The initial idea for Pather came from automation games, specifically conveyer belts. I played around with a few concepts but quickly settled on a robot which moves along player placed tracks. At this point I realized the need for checkpoints, so as to add complexity and expand what I could do with regards to level design. Because as it turns out levels are a lot harder to design when the player simply has to make a line of blocks from start > finish. The checkpoint system also aided in keeping the levels small, which for a game I initially intended to make in a single all-nighter was a necessity.

A bit more experimentation later and I came up with the teleporter block. However, getting it to work seamlessly was tricky. The problem was the block needed to find the closest guide block to teleport Pathy to in the direction Pathy was facing when he arrived at the teleporter. And more importantly, this block had to be detected every time the level was tested and could only take a single tick.

The prefferable solution would have been to create a complex system in which every guide block knew about every other block and could pre-determine at runtime which block Pathy should be teleported to. That would have been too time consuming however, so recursive functions it was!

Recursive functions in Minecraft work much the same as normal recursion in programming. That is if you ignore the dozen quirks, weird entity interactions, and the fact that it's a lot easier to crash Minecraft with recursion than it is any modern IDE. But in the end it all worked out. Six levels and a simple tutorial later and the map was as ready as it was going to be. Now two years later it has a little over nine-hundred downloads. A moderate success I'd like to think.

I'd say I learned some big lesson from making Pather. Something about focusing on projects you know you can finish and saving the project you really want to make until you know forsure you can finish it. But to be honest I've heard all that countless times before. And while I'm in the group that believes it has merit I'm also in the intersecting group which believes that starting a project, fully aware you aren't likely to finish it, isn't necessarily a bad thing.

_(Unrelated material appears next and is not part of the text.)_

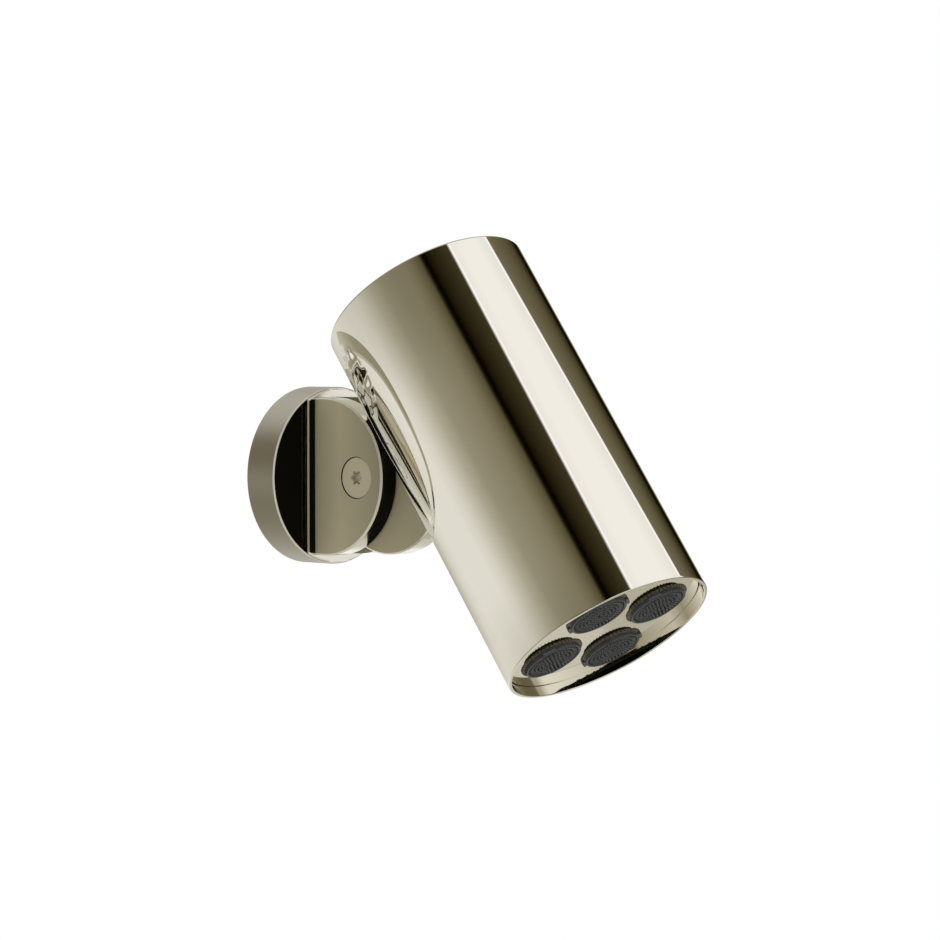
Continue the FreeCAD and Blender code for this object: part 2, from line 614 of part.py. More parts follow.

I'm of the belief that experimentation is one of the best ways a person can improve at a craft and game design is no exception. So sure, maybe you start that big project and only get a fraction of the way into making it before some other new thing steals you away but I'd argue that isn't a bad thing. Nothing is stopping you from returning to it later and even if you never touch it again, well, theres always the next one. Because at the end of the day, good ideas are easy, good implementations are not and its better to have a poor implemenation than no implemenation at all.